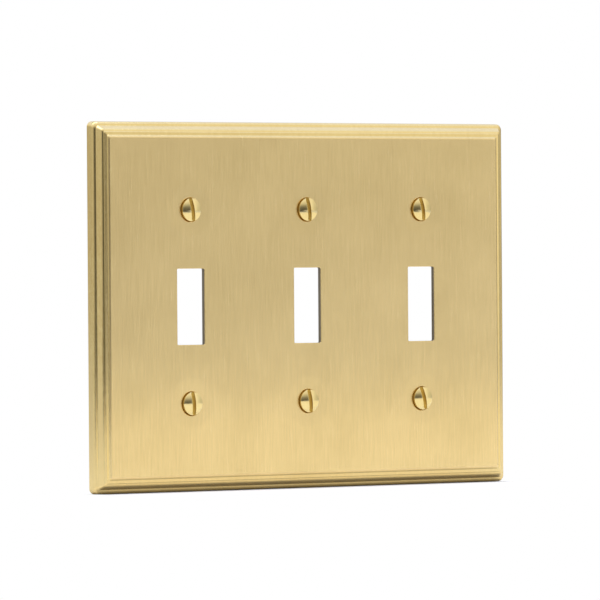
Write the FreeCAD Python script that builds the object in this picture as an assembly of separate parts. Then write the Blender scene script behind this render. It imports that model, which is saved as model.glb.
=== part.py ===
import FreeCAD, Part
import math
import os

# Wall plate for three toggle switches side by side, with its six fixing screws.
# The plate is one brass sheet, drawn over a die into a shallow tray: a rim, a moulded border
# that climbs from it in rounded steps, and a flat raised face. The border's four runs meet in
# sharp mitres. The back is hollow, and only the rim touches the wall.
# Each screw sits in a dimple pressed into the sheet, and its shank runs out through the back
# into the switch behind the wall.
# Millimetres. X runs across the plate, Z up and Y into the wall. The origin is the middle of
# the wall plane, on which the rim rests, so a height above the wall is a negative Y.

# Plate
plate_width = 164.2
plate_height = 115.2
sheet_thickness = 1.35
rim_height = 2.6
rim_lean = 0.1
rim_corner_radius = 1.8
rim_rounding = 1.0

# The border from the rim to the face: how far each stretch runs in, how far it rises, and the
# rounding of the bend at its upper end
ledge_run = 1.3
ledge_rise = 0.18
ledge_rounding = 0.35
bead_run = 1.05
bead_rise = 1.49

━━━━

> TASK DESCRIPTION:
Scan the material for lines with the word "that", and copy each line you find.

> FULL RESPONSE:
Write the FreeCAD Python script that builds the object in this picture as an assembly of separate parts. Then write the Blender scene script behind this render. It imports that model, which is saved as model.glb.
# that climbs from it in rounded steps, and a flat raised face. The border's four runs meet in